Installing LLMC#

git clone https://github.com/ModelTC/llmc.git
cd llmc/
pip install -r requirements.txt

Preparing the Model#

LLMC currently supports only hugging face format models. For example, you can find the Qwen2-0.5B model here. Instructions for downloading can be found here.

For users in Mainland China, you can also use the hugging face mirror.

An example of a simple download can be:

pip install -U hf-transfer

HF_ENDPOINT=https://hf-mirror.com HF_HUB_ENABLE_HF_TRANSFER=1 huggingface-cli download --resume-download Qwen/Qwen2-0.5B --local-dir Qwen2-0.5B

Downloading the Dataset#

LLMC requires datasets which are categorized into calibration datasets and evaluation datasets. The calibration dataset can be downloaded here and the evaluation dataset can be downloaded here.

Additionally, LLMC supports downloading datasets online, by setting download to True in the config.

calib:
    name: pileval
    download: True

Setting Configuration Files#

All configuration files can be found here, and details on the configuration files can be referenced in this section. For example, the SmoothQuant config is available here.

base:
    seed: &seed 42
model:
    type: Qwen2 # Set model name, supporting models like Llama, Qwen2, Llava, Gemma2, etc.
    path: # Set the model weight path
    torch_dtype: auto
calib:
    name: pileval
    download: False
    path: # Set calibration dataset path
    n_samples: 512
    bs: 1
    seq_len: 512
    preproc: pileval_smooth
    seed: *seed
eval:
    eval_pos: [pretrain, transformed, fake_quant]
    name: wikitext2
    download: False
    path: # Set evaluation dataset path
    bs: 1
    seq_len: 2048
quant:
    method: SmoothQuant
    weight:
        bit: 8
        symmetric: True
        granularity: per_channel
    act:
        bit: 8
        symmetric: True
        granularity: per_token
save:
    save_vllm: True # If set to True, the real quantized integer model is saved for inference with VLLM engine
    save_trans: False # If set to True, adjusted floating-point weights will be saved
    save_path: ./save

For more options and details about save, please refer to this section.
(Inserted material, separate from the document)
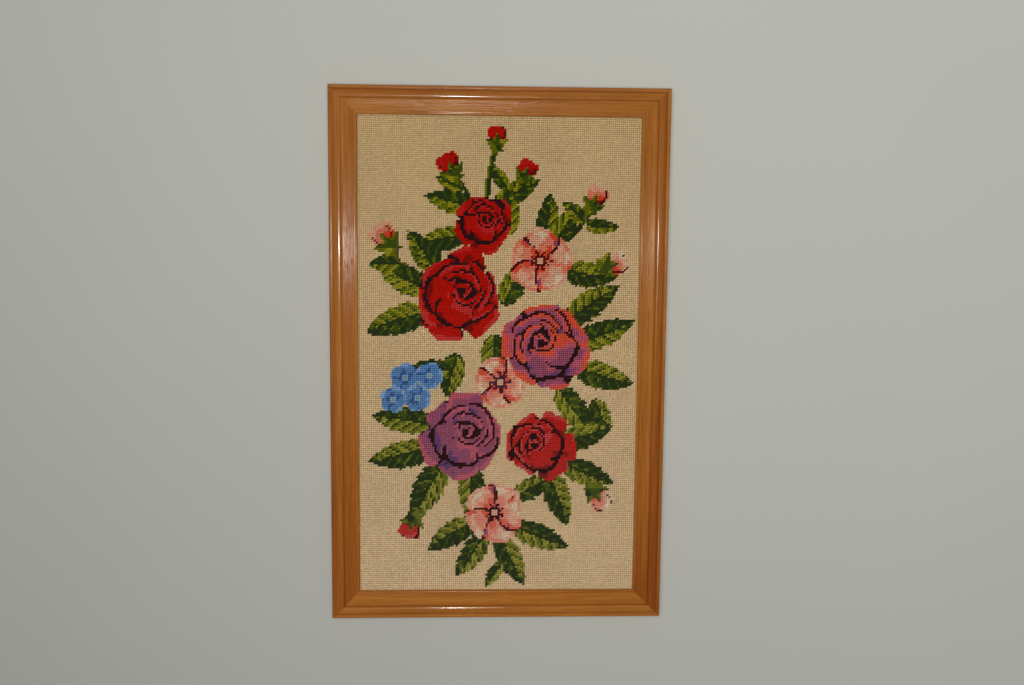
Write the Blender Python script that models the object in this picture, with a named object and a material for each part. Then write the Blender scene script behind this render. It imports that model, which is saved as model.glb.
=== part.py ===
"""Needlepoint canvas panel in a moulded wooden frame, lying on its back.

Metres, +Z up. The picture faces +Z, its top is towards +Y, and the origin is the
middle of the frame's back, level with the surface that the frame lies on.
"""

import math

import bmesh
import bpy
from mathutils import Matrix, Vector

MM = 0.001

# The opening that shows the picture, and the frame's moulding round it.
SIGHT_WIDTH = 292 * MM
SIGHT_HEIGHT = 500 * MM
MOULDING_WIDTH = 29 * MM
TORUS_HEIGHT = 15.4 * MM

# The touching faces of two pieces stay this far apart.
JOINT_GAP = 0.3 * MM

# The rebate cut in the moulding's back, which takes the canvas.
REBATE_WIDTH = 6 * MM
REBATE_DEPTH = 7.5 * MM

# The worked canvas: ground cloth with wool on both sides.
CANVAS_THICKNESS = 2.4 * MM
CANVAS_SIDE_PLAY = 1.0 * MM
CANVAS_CORNER_RADIUS = 1.5 * MM

# The moulding's section, measured outward (u) from the sight edge and up (z) from the back.
BEAD_RADIUS = 1.3 * MM
BEAD_CENTRE_Z = 10.6 * MM
BEAD_QUIRK_U = 2.8 * MM
BEAD_QUIRK_Z = 11.2 * MM
BAND_INNER_U = 3.3 * MM
BAND_INNER_Z = 12.2 * MM
BAND_OUTER_U = 14.5 * MM
BAND_OUTER_Z = 12.7 * MM
BAND_HOLLOW = 0.1 * MM
TORUS_QUIRK_U = 14.9 * MM
TORUS_QUIRK_Z = 12.1 * MM
TORUS_INNER_U = 15.3 * MM
TORUS_INNER_Z = 13.2 * MM
TORUS_PEAK_U = 18.6 * MM
TORUS_OUTER_U = 25.2 * MM
TORUS_OUTER_Z = 12.8 * MM
RIM_INNER_U = 25.8 * MM
RIM_Z = 13.2 * MM
RIM_RADIUS = 1.0 * MM
BACK_CHAMFER = 0.5 * MM

ARC_STEPS = 10
BAND_STEPS = 8
CORNER_STEPS = 4
SHARP_ANGLE = math.radians(30)
WELD_DISTANCE = 0.001 * MM

WOOD_COLOUR = (0.33, 0.13, 0.045, 1.0)
CANVAS_COLOUR = (0.46, 0.33, 0.19, 1.0)

COLLECTION_NAME = "needlepoint_canvas_panel"


def clear_scene():
    for obj in list(bpy.data.objects):
        bpy.data.objects.remove(obj, do_unlink=True)
    for mesh in list(bpy.data.meshes):
        bpy.data.meshes.remove(mesh)


def make_material(name, colour, roughness):
    material = bpy.data.materials.new(name)
    material.use_nodes = True
    shader = material.node_tree.nodes["Principled BSDF"]
    shader.inputs["Base Color"].default_value = colour
    shader.inputs["Roughness"].default_value = roughness
    shader.inputs["Metallic"].default_value = 0.0
    material.diffuse_color = colour
    return material


def elliptic_arc(centre_u, centre_z, radius_u, radius_z, start, end, steps):
    """Points on an ellipse from one angle to another, in degrees, both ends included."""
    points = []
    for step in range(steps + 1):
        angle = math.radians(start + (end - start) * step / steps)
        u = centre_u + radius_u * math.cos(angle)
        z = centre_z + radius_z * math.sin(angle)
        points.append((u, z))
    return points


def hollow_band(steps):
    """The wide flat band, from its outer edge in to its inner one, dished a little."""
    points = []
    for step in range(steps + 1):
        share = step / steps
        u = BAND_OUTER_U + (BAND_INNER_U - BAND_OUTER_U) * share
        z = BAND_OUTER_Z + (BAND_INNER_Z - BAND_OUTER_Z) * share
        dish = BAND_HOLLOW * 4 * share * (1 - share)
        points.append((u, z - dish))
    return points


def moulding_section():
    """The closed section, anticlockwise from the foot of the rebate."""
    section = [
        (REBATE_WIDTH, 0.0),
        (MOULDING_WIDTH - BACK_CHAMFER, 0.0),
        (MOULDING_WIDTH, BACK_CHAMFER),
    ]
    rim_centre_u = MOULDING_WIDTH - RIM_RADIUS
    rim_centre_z = RIM_Z - RIM_RADIUS
    section += elliptic_arc(
        rim_centre_u, rim_centre_z, RIM_RADIUS, RIM_RADIUS, 0, 90, ARC_STEPS // 2
    )
    section.append((RIM_INNER_U, RIM_Z))

    # The torus falls gently towards the rim and steeply towards the picture.
    outer_reach = TORUS_OUTER_U - TORUS_PEAK_U
    outer_rise = TORUS_HEIGHT - TORUS_OUTER_Z
    section += elliptic_arc(
        TORUS_PEAK_U, TORUS_OUTER_Z, outer_reach, outer_rise, 0, 90, ARC_STEPS
    )
    inner_reach = TORUS_PEAK_U - TORUS_INNER_U
    inner_rise = TORUS_HEIGHT - TORUS_INNER_Z
    inner_side = elliptic_arc(
        TORUS_PEAK_U, TORUS_INNER_Z, inner_reach, inner_rise, 90, 180, ARC_STEPS
    )
    section += inner_side[1:]
    section.append((TORUS_INNER_U, TORUS_QUIRK_Z))
    section.append((TORUS_QUIRK_U, TORUS_QUIRK_Z))

    section += hollow_band(BAND_STEPS)
    section.append((BEAD_QUIRK_U, BEAD_QUIRK_Z))
    section += elliptic_arc(
        BEAD_RADIUS, BEAD_CENTRE_Z, BEAD_RADIUS, BEAD_RADIUS, 15, 180, ARC_STEPS
    )
    section.append((0.0, REBATE_DEPTH))
    section.append((REBATE_WIDTH, REBATE_DEPTH))
    return section


def extruded_section(name, section, length):
    """A closed mesh of the section, drawn out to a length."""
    curve = bpy.data.curves.new(name + "_section", "CURVE")
    curve.dimensions = "2D"
    curve.fill_mode = "BOTH"
    curve.extrude = length / 2
    spline = curve.splines.new("POLY")
    spline.points.add(len(section) - 1)
    for point, (u, z) in zip(spline.points, section):
        point.co = (u, z, 0.0, 1.0)
    spline.use_cyclic_u = True
    drawn = bpy.data.objects.new(name + "_section", curve)
    bpy.context.scene.collection.objects.link(drawn)

    graph = bpy.context.evaluated_depsgraph_get()
    mesh = bpy.data.meshes.new_from_object(drawn.evaluated_get(graph))
    mesh.name = name
    bpy.data.objects.remove(drawn)
    bpy.data.curves.remove(curve)

    shape = bmesh.new()
    shape.from_mesh(mesh)
    bmesh.ops.remove_doubles(shape, verts=shape.verts, dist=WELD_DISTANCE)
    shape.to_mesh(mesh)
    shape.free()
    return mesh


def lay_section(sight_distance):
    """Turn a drawn section so that it runs along X and faces up.

    Its u points away from the picture, to -Y, and its z points up.
    """
    turn = Matrix(((0, 0, -1), (-1, 0, 0), (0, 1, 0))).to_4x4()
    return Matrix.Translation((0.0, -sight_distance, 0.0)) @ turn


def mitre(shape, half_length, sight_distance):
    """Cut both ends at 45 degrees, half a joint gap short of the corner's plane."""
    for side in (-1, 1):
        corner = Vector((side * half_length, -sight_distance, 0.0))
        outward = Vector((side, 1, 0)).normalized()
        cut = bmesh.ops.bisect_plane(
            shape,
            geom=shape.verts[:] + shape.edges[:] + shape.faces[:],
            dist=WELD_DISTANCE,
            plane_co=corner - outward * JOINT_GAP / 2,
            plane_no=outward,
            clear_outer=True,
        )
        rim = [item for item in cut["geom_cut"] if isinstance(item, bmesh.types.BMEdge)]
        bmesh.ops.contextual_create(shape, geom=rim)


def add_rail(name, opening_along, opening_across, turn, material, collection):
    """One mitred length of moulding.

    It lies along the side of the opening that is opening_along long, half of
    opening_across from the middle, and turn, in degrees, brings it to its side.
    """
    uncut_length = opening_along + 4 * MOULDING_WIDTH
    mesh = extruded_section(name, moulding_section(), uncut_length)
    mesh.transform(lay_section(opening_across / 2))

    shape = bmesh.new()
    shape.from_mesh(mesh)
    mitre(shape, opening_along / 2, opening_across / 2)
    bmesh.ops.recalc_face_normals(shape, faces=shape.faces)
    shape.to_mesh(mesh)
    shape.free()

    mesh.shade_smooth()
    mesh.set_sharp_from_angle(angle=SHARP_ANGLE)
    mesh.materials.clear()
    mesh.materials.append(material)
    rail = bpy.data.objects.new(name, mesh)
    rail.rotation_euler.z = math.radians(turn)
    collection.objects.link(rail)
    return rail


def add_canvas(material, collection):
    """The worked canvas, a flat sheet seated against the underside of the lip."""
    width = SIGHT_WIDTH + 2 * (REBATE_WIDTH - CANVAS_SIDE_PLAY)
    height = SIGHT_HEIGHT + 2 * (REBATE_WIDTH - CANVAS_SIDE_PLAY)
    top = REBATE_DEPTH - JOINT_GAP

    shape = bmesh.new()
    bmesh.ops.create_cube(shape, size=1.0)
    bmesh.ops.scale(shape, vec=(width, height, CANVAS_THICKNESS), verts=shape.verts)
    bmesh.ops.translate(shape, vec=(0, 0, top - CANVAS_THICKNESS / 2), verts=shape.verts)
    upright = [e for e in shape.edges if abs(e.verts[0].co.z - e.verts[1].co.z) > MM]
    bmesh.ops.bevel(
        shape,
        geom=upright,
        offset=CANVAS_CORNER_RADIUS,
        segments=CORNER_STEPS,
        profile=0.5,
        affect="EDGES",
    )
    mesh = bpy.data.meshes.new("canvas")
    shape.to_mesh(mesh)
    shape.free()
    mesh.materials.append(material)
    canvas = bpy.data.objects.new("canvas", mesh)
    collection.objects.link(canvas)
    return canvas


def build():
    clear_scene()
    collection = bpy.data.collections.new(COLLECTION_NAME)
    bpy.context.scene.collection.children.link(collection)
    wood = make_material("varnished_wood", WOOD_COLOUR, 0.3)
    wool = make_material("worked_canvas", CANVAS_COLOUR, 0.9)

    # name, the opening's length beside the rail, its size across, the rail's turn
    rails = [
        ("frame_bottom", SIGHT_WIDTH, SIGHT_HEIGHT, 0),
        ("frame_right", SIGHT_HEIGHT, SIGHT_WIDTH, 90),
        ("frame_top", SIGHT_WIDTH, SIGHT_HEIGHT, 180),
        ("frame_left", SIGHT_HEIGHT, SIGHT_WIDTH, 270),
    ]
    for name, along, across, turn in rails:
        add_rail(name, along, across, turn, wood, collection)
    add_canvas(wool, collection)


build()
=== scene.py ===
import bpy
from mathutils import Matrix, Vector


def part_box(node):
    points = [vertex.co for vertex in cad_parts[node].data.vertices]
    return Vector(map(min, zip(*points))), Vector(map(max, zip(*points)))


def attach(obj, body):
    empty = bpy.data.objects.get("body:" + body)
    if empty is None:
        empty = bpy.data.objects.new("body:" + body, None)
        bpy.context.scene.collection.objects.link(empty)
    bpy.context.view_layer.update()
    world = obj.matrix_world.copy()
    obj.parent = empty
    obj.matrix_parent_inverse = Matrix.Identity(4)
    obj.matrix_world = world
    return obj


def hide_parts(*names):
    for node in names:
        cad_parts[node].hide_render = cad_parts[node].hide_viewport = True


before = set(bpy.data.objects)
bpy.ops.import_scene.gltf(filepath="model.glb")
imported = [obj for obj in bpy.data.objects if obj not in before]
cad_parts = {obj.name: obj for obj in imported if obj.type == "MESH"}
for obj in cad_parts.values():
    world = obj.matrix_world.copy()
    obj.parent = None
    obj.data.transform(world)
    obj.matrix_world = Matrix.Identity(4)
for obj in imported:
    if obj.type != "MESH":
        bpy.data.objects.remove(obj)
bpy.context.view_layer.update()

import math

import bmesh
import bpy
import numpy as np
from mathutils import Matrix, Vector

mm = 0.001

# What the frame says: the opening's size and how far the moulding reaches round it
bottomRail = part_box("frame_bottom")
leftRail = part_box("frame_left")
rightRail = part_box("frame_right")
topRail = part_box("frame_top")
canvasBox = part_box("canvas")
sightWidth = rightRail[0][0] - leftRail[1][0]
sightHeight = topRail[0][1] - bottomRail[1][1]
mouldingWidth = topRail[1][1] - topRail[0][1]
mouldingHeight = topRail[1][2]


def linear(red, green, blue):
    # 0 to 255 as seen on a screen, to the linear colour that a shader takes
    parts = []
    for part in (red, green, blue):
        part = part / 255
        parts.append(part / 12.92 if part <= 0.04045 else ((part + 0.055) / 1.055) ** 2.4)
    return (*parts, 1.0)


def addObject(name, data):
    made = bpy.data.objects.new(name, data)
    bpy.context.scene.collection.objects.link(made)
    return made


def takeMesh(shape, name):
    mesh = bpy.data.meshes.new(name)
    shape.to_mesh(mesh)
    shape.free()
    return mesh


def applyModifiers(source):
    # the source's mesh as its modifiers leave it; the source itself goes
    graph = bpy.context.evaluated_depsgraph_get()
    mesh = bpy.data.meshes.new_from_object(source.evaluated_get(graph))
    bpy.data.objects.remove(source)
    return mesh


# Camera, floor and light

view = {
    "place": (-0.03855, 0.1541, 1.1914),
    "turn": (-6.6375, -2.4817, 0.5066),  # degrees about X, Y, Z
    "lens": 40.08,
    "sensor": 36,
}

studio = {
    "floorSize": 8.0,
    "floorColour": (205, 206, 198),
    "floorValue": 0.915,
    "floorCloud": 0.05,
    # painted light: the floor grows lighter to the right and up
    "floorPaintedLightSlope": 0.22,  # lighter for each metre to the right and up
    "worldColour": (0.95, 0.97, 1.0),
    "worldStrength": 0.10,
}

lamps = {
    "flash": {"place": (-0.048, 0.08, 1.19), "size": 0.04, "power": 2.0, "colour": (1, 0.98, 0.94)},
    "glint": {"place": (-0.048, 0.08, 1.19), "size": 0.04, "power": 6.0, "colour": (1, 0.98, 0.95)},
    "softbox": {"place": (-0.35, 0.5, 3.6), "size": 3.0, "power": 79.0, "colour": (1, 0.99, 0.97)},
}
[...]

LLMC provides many algorithm configuration files under the configs/quantization/methods path for reference.

Running LLMC#

LLMC does not require installation; simply modify the local path of LLMC in the run script as follows:

llmc=/path/to/llmc
export PYTHONPATH=$llmc:$PYTHONPATH

You need to modify the configuration path in the run script according to the algorithm you want to run. For example, ${llmc}/configs/quantization/methods/SmoothQuant/smoothquant_w_a.yml refers to the SmoothQuant quantization configuration file. task_name specifies the name of the log file generated by LLMC during execution.

task_name=smooth_w_a
config=${llmc}/configs/quantization/methods/SmoothQuant/smoothquant_w_a.yml

Once you have modified the LLMC path and config path in the run script, execute it:

bash run_llmc.sh

Quantization Inference#

If you have set the option to save real quantized models in the configuration file, such as save_vllm: True, then the saved real quantized models can be directly used for inference with the corresponding inference backends. For more details, refer to the Backend section of the documentation.

FAQ#

Q1

ValueError: Tokenizer class xxx does not exist or is not currently imported.

Solution

pip install transformers –upgrade

Q2

If you are running a large model and a single gpu card cannot store the entire model, then the gpu memory will be out during eval.

Solution

Use per block for inference, turn on inference_per_block, and increase bs appropriately to improve inference speed without exploding the gpu memory.

bs: 10
inference_per_block: True

Q3

Exception: ./save/transformed_model existed before. Need check.

Solution

The saving path is an existing directory and needs to be changed to a non-existing saving directory.